(Problem details) Could you output each line of the data that follows exactly?

(Available data)
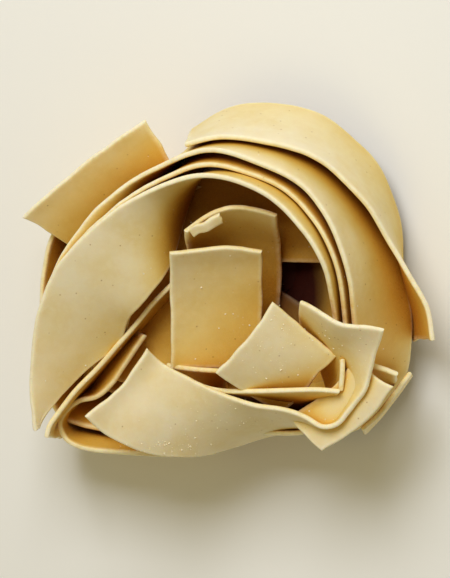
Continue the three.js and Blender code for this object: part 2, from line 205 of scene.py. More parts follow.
# ---- The loose ribbons: u, v, height, lean ----
# station is where across the ribbon the stations lie: 0 on its front edge, 0.5 on its middle line.
# bow is how far the middle stands off the line between the two edges, at even steps along it, and
# crease is the power of its shape: 2, the default, is an arc, and 1 a sharp fold.
# A strip that split along its length has a width of its own.
# start and end are the outlines of the two cut ends: how far the ribbon is cut back, in mm,
# at even steps from its front edge to its back edge.
RIBBONS = {
    "outer_wrap_right": {
        "stations": [
            (-6.8, 30.6, 32, 8),
            (3, 32.3, 31, 20),
            (14.3, 30.6, 30, 28),
            (24.6, 25.6, 28, 28),
            (32.9, 17.7, 26.5, 20),
            (38.6, 8.4, 24.5, 8),
            (42.7, 1, 24.5, -6),
            (46.3, -5.8, 25, -10),
            (47.6, -12.2, 25.5, -9),
        ],
        "start": (0, 0.5, 1, 1.5, 2),
        "end": (0, 0.3, 0.2, 0.5, 0),
    },
    "outer_wrap_left": {
        "stations": [
            (-43.5, 15, 27, -62),
            (-37, 20.6, 28, -62),
            (-26.5, 29.3, 28, -62),
            (-15.5, 36.6, 28, -60),
        ],
        "start": (0, 2.2, 4, 5, 6),
        "end": (0, 0, 0.4, 0.8, 0.6),
    },
    "front_band": {
        "bow": (0.6, 0.2, 0, 0, 0, 0, 0, 0, 0.3, 1.4, 3),
        "crease": 1.25,
        "stations": [
            (-15.2, -14.2, 36.5, -88),
            (-12.6, -16.8, 34.6, -87),
            (-7.6, -19.6, 34.6, -76),
            (-0.7, -22.9, 35.2, -54),
            (7.6, -25.8, 35.6, -32),
            (14.2, -27.8, 35.4, -17),
            (19.5, -29.8, 35.2, -8),
            (23.5, -31.3, 35, -3),
            (26.6, -30.4, 35, 2),
            (28.6, -28, 35, 8),
            (30.4, -25.6, 35, 18),
            (32.4, -22.8, 35, 30),
            (34, -18.6, 35.2, 43),
            (35.2, -14.6, 36, 58),
            (36.9, -9.6, 38, 75),
        ],
        "start": (0, 1.2, 1.7, 1.2, 0),
        "end": (0, 0.2, 0.3, 0.1, 0),
    },
    "upright_front": {
        "station": 0.5,
        "bow": (-0.9, -0.6, -0.3),
        "stations": [
            (0.1, 7.7, 34, 89),
            (0.1, 3.5, 30.5, 88),
            (0.1, -4, 27, 87),
            (0.1, -12, 25, 84),
            (0.1, -19, 24, 80),
        ],
        "start": (0.9, 0.8, 0.1, 0, 0.4),
        "end": (0, 0.3, 0, 0.4, 0),
    },
    "upright_back": {
        "station": 0.5,
        "bow": (-4.2, -3.4, -2, -1, -0.5),
        "stations": [
            (3.2, 13.4, 32, 89),
            (3.7, 10.2, 26.5, 88),
            (4.2, 6.8, 21, 88),
            (4.4, 2, 16, 88),
            (4, -8, 12, 88),
        ],
        "start": (0, 0.3, 0, 0.2, 0),
        "end": (0, 0.3, 0, 0.4, 0),
    },
    "curled_chip": {
        "width": 2.6,
        "stations": [
            (-6.2, 12.3, 34.4, -70),
            (-4.6, 13.3, 35, -74),
            (-3, 13.5, 35.2, -66),
            (-1.2, 14.6, 35, -54),
            (0.8, 15.6, 34.4, -44),
        ],
        "start": (0.3, 0, 0, 0.2, 0.4),
        "end": (0.1, 0.2, 0, 0.2, 0.3),
    },
    "tip_strip": {
        "bow": (-0.8, -1.2, -0.6),
        "stations": [
            (12.5, -3.9, 37.6, -78),
            (15.5, -6.3, 36.2, -73),
            (20.5, -10.6, 34, -66),
            (26.5, -15.6, 31.4, -60),
        ],
        "start": (0, 0.3, 0.6, 0.2, 0),
        "end": (0, 0.4, 0.3, 0.4, 0),
    },
    "edge_strip": {
        "stations": [
            (-4, -22, 33, -14),
            (0.5, -22.9, 34.5, -18),
            (10, -23.2, 35.5, -20),
            (20, -23.6, 35.5, -18),
            (27.4, -23.2, 35, -10),
        ],
        "start": (0, 0.3, 0.6, 0.2, 0),
        "end": (0, 0.4, 0.3, 0.4, 0),
    },
    "under_strip": {
        "width": 12,
        "stations": [
            (-11, -17.6, 28, -20),
            (-4, -18.3, 28.5, -20),
            (3, -18.8, 28.5, -20),
        ],
    },
    "low_strip": {
        "width": 10.5,
        "bow": (-0.6, -1.0, -0.6),
        "stations": [
            (39, -22.4, 32, -78),
            (36.6, -25.6, 32, -80),
            (34, -29, 32, -80),
            (29, -33.2, 32, -80),
            (22.9, -37.3, 32, -80),
        ],
        "start": (0, 0.2, 0.5, 0.3, 0),
        "end": (0.6, 0, -0.4, -1, -1.4),
    },
    "post_strip": {
        "width": 12,
        "stations": [
            (27.8, -16.4, 33.6, -6),
            (27.9, -20, 33.8, -6),
            (27.7, -23.7, 33.6, -6),
        ],
    },
    "bracket_strip": {
        "width": 12,
        "stations": [
            (34, -17.4, 31.5, -16),
            (37.5, -18.6, 31.5, -16),
            (40.3, -19.9, 31, -12),
        ],
    },
    "corner_strip": {
        "width": 12,
        "stations": [
            (42.8, -19.4, 24, 2),
            (40.6, -22.3, 25, 4),
            (38, -25.6, 26, 5),
            (35.6, -28.6, 26, 6),
            (32, -32, 25, 8),
        ],
    },
    "inner_fold_1": {
        "stations": [
            (-38.3, -34.4, 30.5, -8),
            (-37.7, -31.6, 30, -8),
            (-33.4, -26.3, 28, -8),
            (-26.8, -18.9, 26, -8),
            (-20, -11.3, 25.4, -8),
            (-11.7, -2.1, 25.4, -8),
            (-8, 2, 25, -8),
        ],
    },
    "inner_fold_2": {
        "stations": [
            (-16, -11.4, 22, -24),
            (-18, -14.3, 22, -30),
            (-20.4, -18, 22, -34),
            (-23.6, -22, 22.2, -32),
            (-27, -24.8, 22.6, -22),
            (-31, -25.9, 23, -4),
            (-34, -28.3, 23.4, 10),
            (-35.5, -31.6, 23.6, 20),
            (-34.2, -34.8, 23.6, 25),
            (-31, -36.6, 23.4, 26),
            (-25, -37.8, 23, 24),
            (-12, -38.4, 22, 14),
            (0, -37.4, 21.5, 8),
        ],
    },
}
LOOSE_ENDS = (
    "outer_wrap_right",
    "outer_wrap_left",
    "tip_strip",
    "edge_strip",
    "under_strip",
    "low_strip",
    "post_strip",
    "bracket_strip",
    "corner_strip",
)
UPRIGHTS = ("upright_front", "upright_back", "curled_chip")
INNER_FOLDS = ("inner_fold_1", "inner_fold_2")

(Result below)
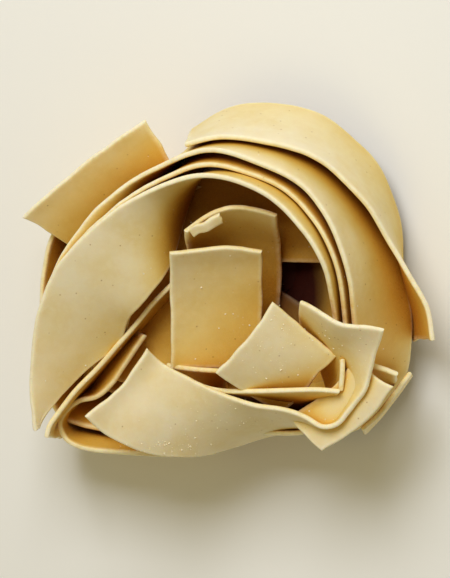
Continue the three.js and Blender code for this object: part 2, from line 205 of scene.py. More parts follow.
# ---- The loose ribbons: u, v, height, lean ----
# station is where across the ribbon the stations lie: 0 on its front edge, 0.5 on its middle line.
# bow is how far the middle stands off the line between the two edges, at even steps along it, and
# crease is the power of its shape: 2, the default, is an arc, and 1 a sharp fold.
# A strip that split along its length has a width of its own.
# start and end are the outlines of the two cut ends: how far the ribbon is cut back, in mm,
# at even steps from its front edge to its back edge.
RIBBONS = {
    "outer_wrap_right": {
        "stations": [
            (-6.8, 30.6, 32, 8),
            (3, 32.3, 31, 20),
            (14.3, 30.6, 30, 28),
            (24.6, 25.6, 28, 28),
            (32.9, 17.7, 26.5, 20),
            (38.6, 8.4, 24.5, 8),
            (42.7, 1, 24.5, -6),
            (46.3, -5.8, 25, -10),
            (47.6, -12.2, 25.5, -9),
        ],
        "start": (0, 0.5, 1, 1.5, 2),
        "end": (0, 0.3, 0.2, 0.5, 0),
    },
    "outer_wrap_left": {
        "stations": [
            (-43.5, 15, 27, -62),
            (-37, 20.6, 28, -62),
            (-26.5, 29.3, 28, -62),
            (-15.5, 36.6, 28, -60),
        ],
        "start": (0, 2.2, 4, 5, 6),
        "end": (0, 0, 0.4, 0.8, 0.6),
    },
    "front_band": {
        "bow": (0.6, 0.2, 0, 0, 0, 0, 0, 0, 0.3, 1.4, 3),
        "crease": 1.25,
        "stations": [
            (-15.2, -14.2, 36.5, -88),
            (-12.6, -16.8, 34.6, -87),
            (-7.6, -19.6, 34.6, -76),
            (-0.7, -22.9, 35.2, -54),
            (7.6, -25.8, 35.6, -32),
            (14.2, -27.8, 35.4, -17),
            (19.5, -29.8, 35.2, -8),
            (23.5, -31.3, 35, -3),
            (26.6, -30.4, 35, 2),
            (28.6, -28, 35, 8),
            (30.4, -25.6, 35, 18),
            (32.4, -22.8, 35, 30),
            (34, -18.6, 35.2, 43),
            (35.2, -14.6, 36, 58),
            (36.9, -9.6, 38, 75),
        ],
        "start": (0, 1.2, 1.7, 1.2, 0),
        "end": (0, 0.2, 0.3, 0.1, 0),
    },
    "upright_front": {
        "station": 0.5,
        "bow": (-0.9, -0.6, -0.3),
        "stations": [
            (0.1, 7.7, 34, 89),
            (0.1, 3.5, 30.5, 88),
            (0.1, -4, 27, 87),
            (0.1, -12, 25, 84),
            (0.1, -19, 24, 80),
        ],
        "start": (0.9, 0.8, 0.1, 0, 0.4),
        "end": (0, 0.3, 0, 0.4, 0),
    },
    "upright_back": {
        "station": 0.5,
        "bow": (-4.2, -3.4, -2, -1, -0.5),
        "stations": [
            (3.2, 13.4, 32, 89),
            (3.7, 10.2, 26.5, 88),
            (4.2, 6.8, 21, 88),
            (4.4, 2, 16, 88),
            (4, -8, 12, 88),
        ],
        "start": (0, 0.3, 0, 0.2, 0),
        "end": (0, 0.3, 0, 0.4, 0),
    },
    "curled_chip": {
        "width": 2.6,
        "stations": [
            (-6.2, 12.3, 34.4, -70),
            (-4.6, 13.3, 35, -74),
            (-3, 13.5, 35.2, -66),
            (-1.2, 14.6, 35, -54),
            (0.8, 15.6, 34.4, -44),
        ],
        "start": (0.3, 0, 0, 0.2, 0.4),
        "end": (0.1, 0.2, 0, 0.2, 0.3),
    },
    "tip_strip": {
        "bow": (-0.8, -1.2, -0.6),
        "stations": [
            (12.5, -3.9, 37.6, -78),
            (15.5, -6.3, 36.2, -73),
            (20.5, -10.6, 34, -66),
            (26.5, -15.6, 31.4, -60),
        ],
        "start": (0, 0.3, 0.6, 0.2, 0),
        "end": (0, 0.4, 0.3, 0.4, 0),
    },
    "edge_strip": {
        "stations": [
            (-4, -22, 33, -14),
            (0.5, -22.9, 34.5, -18),
            (10, -23.2, 35.5, -20),
            (20, -23.6, 35.5, -18),
            (27.4, -23.2, 35, -10),
        ],
        "start": (0, 0.3, 0.6, 0.2, 0),
        "end": (0, 0.4, 0.3, 0.4, 0),
    },
    "under_strip": {
        "width": 12,
        "stations": [
            (-11, -17.6, 28, -20),
            (-4, -18.3, 28.5, -20),
            (3, -18.8, 28.5, -20),
        ],
    },
    "low_strip": {
        "width": 10.5,
        "bow": (-0.6, -1.0, -0.6),
        "stations": [
            (39, -22.4, 32, -78),
            (36.6, -25.6, 32, -80),
            (34, -29, 32, -80),
            (29, -33.2, 32, -80),
            (22.9, -37.3, 32, -80),
        ],
        "start": (0, 0.2, 0.5, 0.3, 0),
        "end": (0.6, 0, -0.4, -1, -1.4),
    },
    "post_strip": {
        "width": 12,
        "stations": [
            (27.8, -16.4, 33.6, -6),
            (27.9, -20, 33.8, -6),
            (27.7, -23.7, 33.6, -6),
        ],
    },
    "bracket_strip": {
        "width": 12,
        "stations": [
            (34, -17.4, 31.5, -16),
            (37.5, -18.6, 31.5, -16),
            (40.3, -19.9, 31, -12),
        ],
    },
    "corner_strip": {
        "width": 12,
        "stations": [
            (42.8, -19.4, 24, 2),
            (40.6, -22.3, 25, 4),
            (38, -25.6, 26, 5),
            (35.6, -28.6, 26, 6),
            (32, -32, 25, 8),
        ],
    },
    "inner_fold_1": {
        "stations": [
            (-38.3, -34.4, 30.5, -8),
            (-37.7, -31.6, 30, -8),
            (-33.4, -26.3, 28, -8),
            (-26.8, -18.9, 26, -8),
            (-20, -11.3, 25.4, -8),
            (-11.7, -2.1, 25.4, -8),
            (-8, 2, 25, -8),
        ],
    },
    "inner_fold_2": {
        "stations": [
            (-16, -11.4, 22, -24),
            (-18, -14.3, 22, -30),
            (-20.4, -18, 22, -34),
            (-23.6, -22, 22.2, -32),
            (-27, -24.8, 22.6, -22),
            (-31, -25.9, 23, -4),
            (-34, -28.3, 23.4, 10),
            (-35.5, -31.6, 23.6, 20),
            (-34.2, -34.8, 23.6, 25),
            (-31, -36.6, 23.4, 26),
            (-25, -37.8, 23, 24),
            (-12, -38.4, 22, 14),
            (0, -37.4, 21.5, 8),
        ],
    },
}
LOOSE_ENDS = (
    "outer_wrap_right",
    "outer_wrap_left",
    "tip_strip",
    "edge_strip",
    "under_strip",
    "low_strip",
    "post_strip",
    "bracket_strip",
    "corner_strip",
)
UPRIGHTS = ("upright_front", "upright_back", "curled_chip")
INNER_FOLDS = ("inner_fold_1", "inner_fold_2")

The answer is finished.